- Interactive map of John Lusby Marsh National Wildlife Area
- Location: Nova Scotia
- Nearest city: Amherst, Nova Scotia
- Area: 552 hectares (1,360 acres)
- Established: 1978

= John Lusby Marsh National Wildlife Area =

National Wildlife Area in Nova Scotia

John Lusby Marsh National Wildlife Area is a 552 ha National Wildlife Area located in Cumberland County, Nova Scotia, Canada, adjacent to Amherst, Chignecto National Wildlife Area, and Amherst Point Migratory Bird Sanctuary. The wildlife area is protected and managed in accordance with the Wildlife Area Regulations. It was established in 1978.

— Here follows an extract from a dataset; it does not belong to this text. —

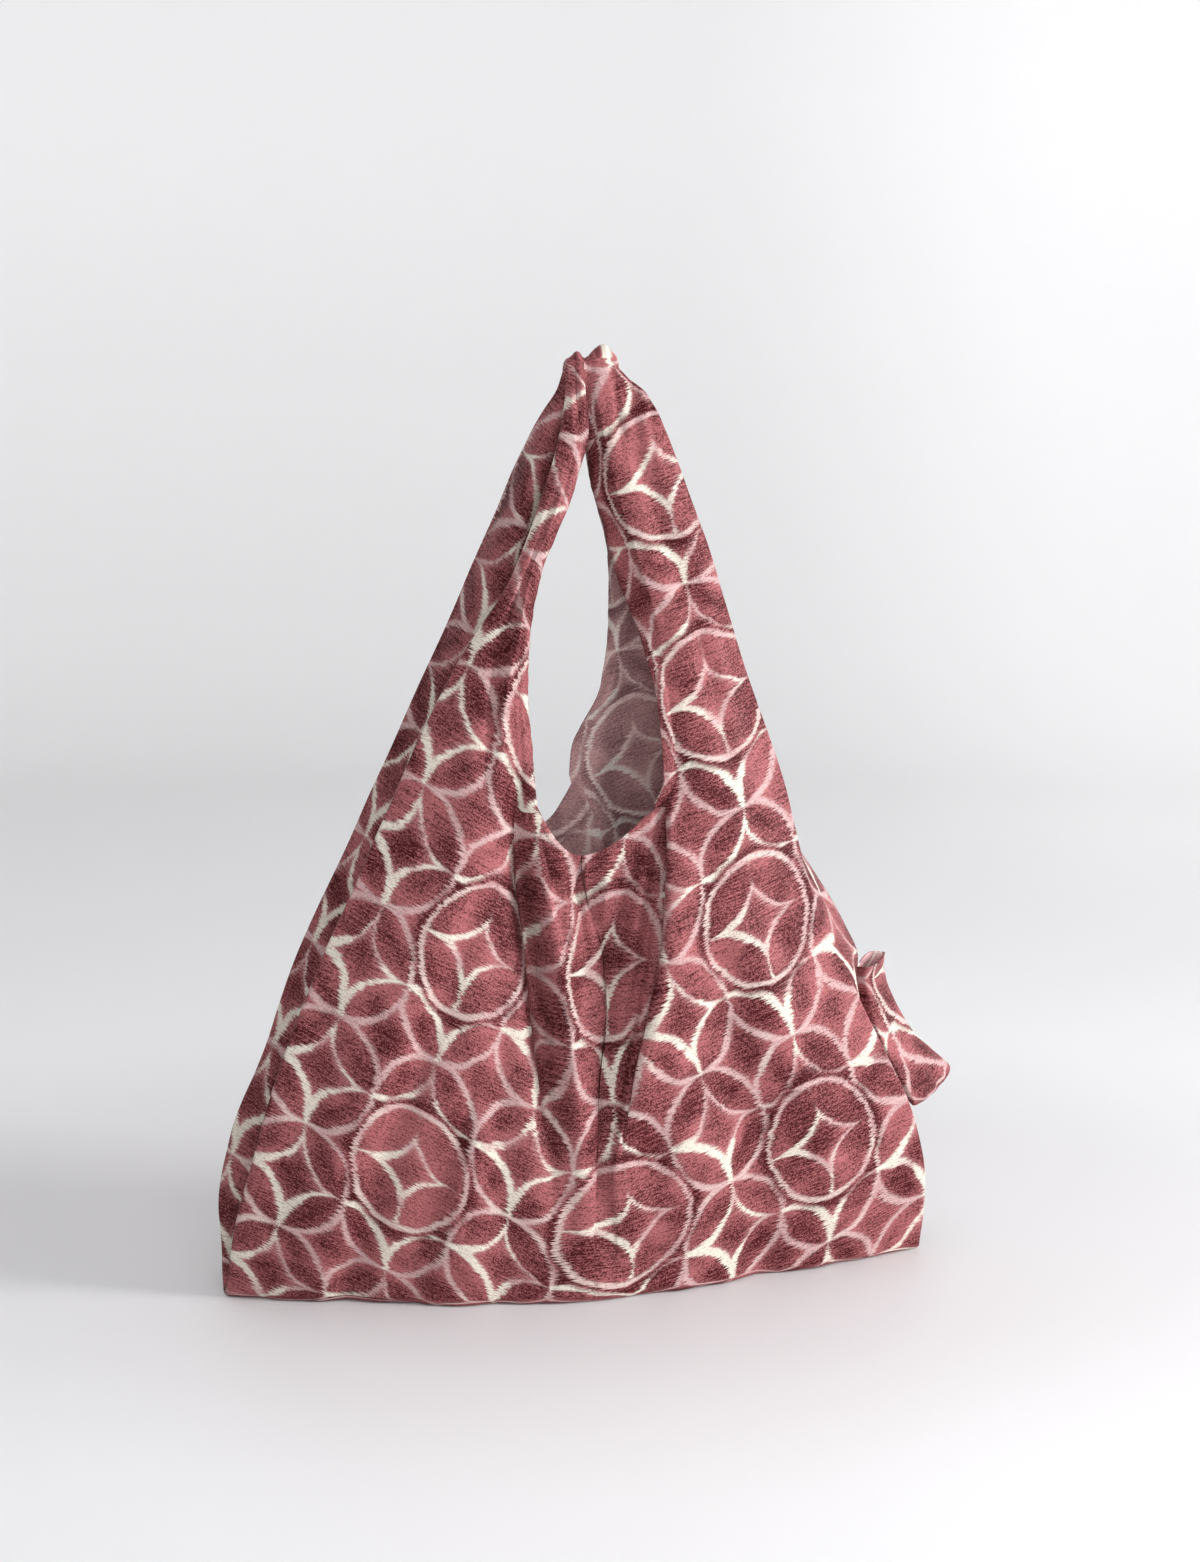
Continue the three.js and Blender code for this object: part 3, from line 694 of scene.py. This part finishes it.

The wildlife area contains a large salt marsh named John Lusby Marsh, the largest continuous section of wetlands in the Bay of Fundy ecosystem.

It protects a variety of birds, including Canada goose, willet, and American wigeon.

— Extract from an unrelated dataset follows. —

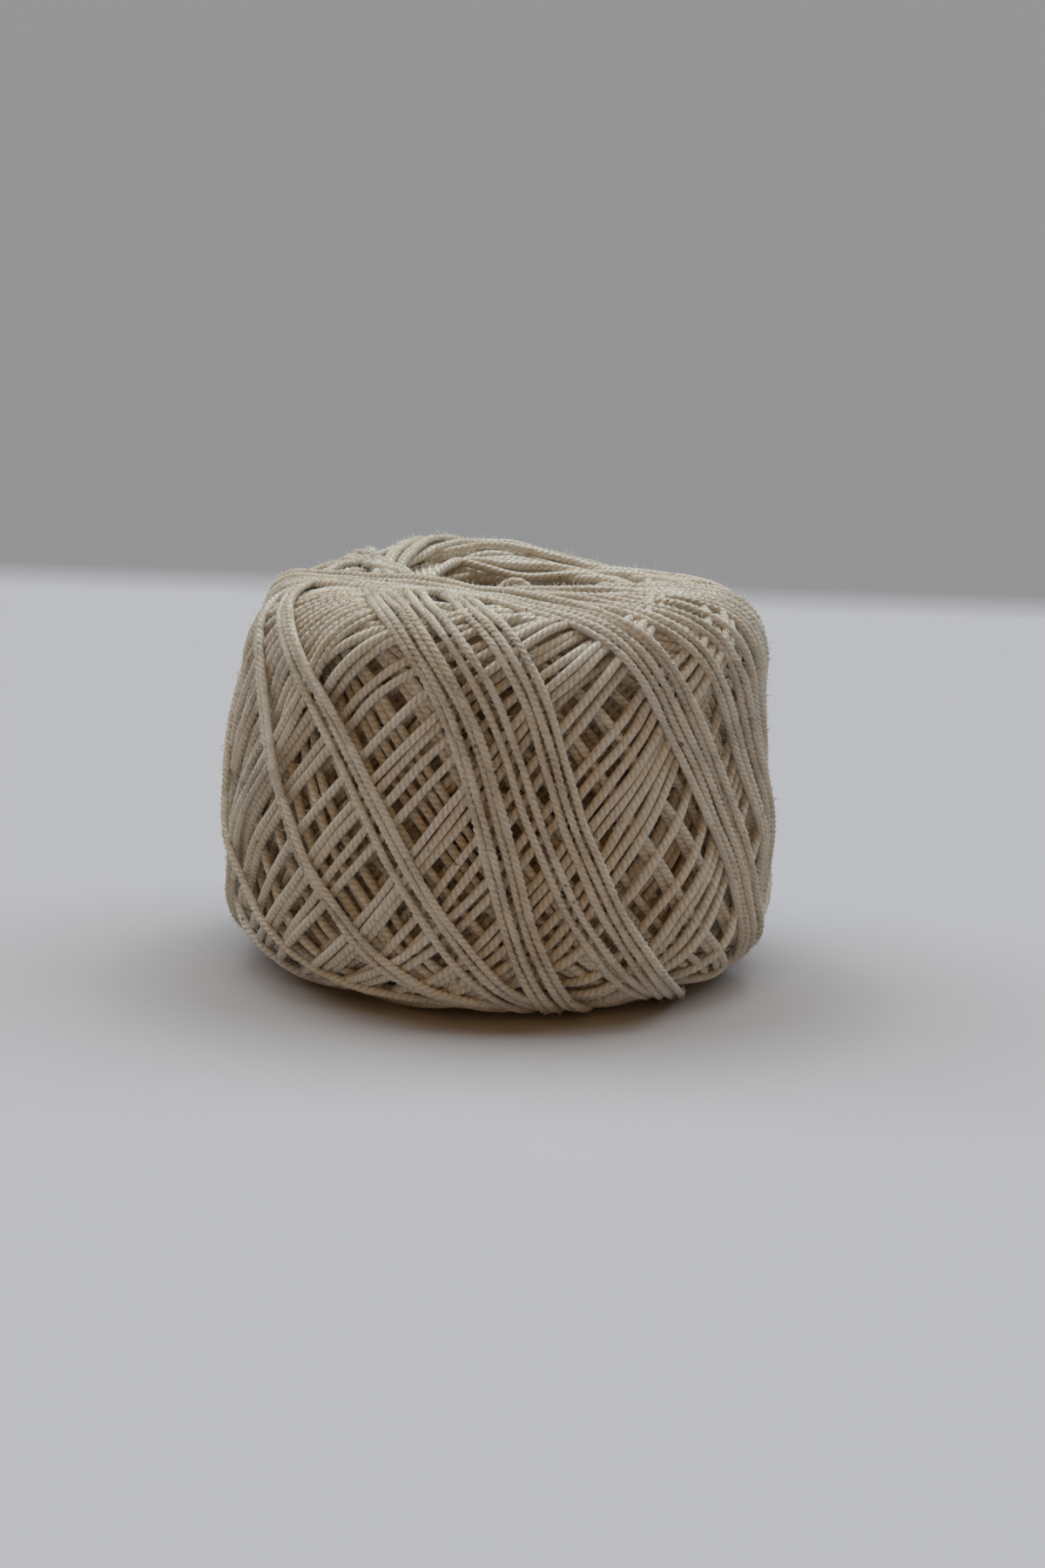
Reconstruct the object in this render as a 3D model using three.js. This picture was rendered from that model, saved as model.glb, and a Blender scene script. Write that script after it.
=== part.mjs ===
// A machine-wound ball of undyed cotton thread with an open middle.
//
// The thread is laid in slanting loops round a spindle that is drawn out afterwards, so the
// ball is a barrel with a crowned top, rounded foot and a hole along its axis. Its last loops
// lie in bands of a few turns side by side. A loop leans one way where it comes up the front
// and the other way where it goes down the back, and passes beside the hole in between.
//
// Millimetres, +Z up, the ball standing on z = 0 with its hole along Z. The front is -Y.

import * as THREE from 'three';

const THREAD = 1.2; // thickness of the thread
const BALL_RADIUS = 36; // to the outside of the last bands
const BALL_HEIGHT = 53; // to the bands over the crown, before its unevenness
const BAND_RISE = 0.9; // how far a band stands above the turns that it crosses
const BAND_EDGE = 1.6; // width of the slope at each side of a band
const SIDE_BY_SIDE = 1.1; // spacing of a band's turns, in thread thicknesses

const BASE_INNER = 14; // the flat ring that the ball stands on
const BASE_OUTER = 21;
const FOOT_HEIGHT = 10.5; // where the foot's rounding meets the side
const FOOT_SQUARENESS = 3; // 2 is a plain ellipse, and more is drawn out towards its corner
const SIDE_TOP = 39; // where the side meets the shoulder
const SIDE_TAPER = 1.4; // how much narrower the side is at its top
const SIDE_BULGE = 0.9;
const BULGE_LOWERED = 1.6; // 1 puts the bulge half way down the side, and more lowers it
const SHOULDER_SQUARENESS = 3.4;
const CROWN_RADIUS = 20.5; // ring where the top is highest
const CROWN_DIP = 0.6; // how far the crown sinks from there to the lip of the hole
const CROWN_SHIFT = 1.1; // how far the crown stands to the right of the base
const LIP_RADIUS = 12.4; // where the rounding at the top of the hole begins
const LIP_HEIGHT = 5; // depth of the rounding at both ends of the hole
const HOLE_RADIUS = 9.4;
const HOLE_PINCH = 1.2; // the hole is narrowest half way down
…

Some activities are permitted, such as wildlife observation, hiking, and photography. Waterfowl hunting is also permitted, subject to federal and provincial regulations.

== Geography ==
John Lusby Marsh National Wildlife Area comprises approximately 552 ha in area. The wildlife area contains a large salt marsh named John Lusby Marsh, which is largest continuous section of wetlands remaining in the Bay of Fundy ecosystem.

== Birds ==
John Lusby Marsh National Wildlife Area is important for birds during migration. The wildlife area protects American black duck, green-winged teal, American wigeon, northern pintail, greater yellowlegs, lesser yellowlegs, short-billed dowitcher, Canada goose, and willet.

== Activities ==
Activities such as wildlife observation, hiking, and photography are permitted. Waterfowl hunting is also permitted, subject to federal and provincial regulations.

== Access ==
John Lusby Marsh National Wildlife Area can be accessed via Nova Scotia Highway 104 and Nova Scotia Trunk 6, as well as minor forest trails.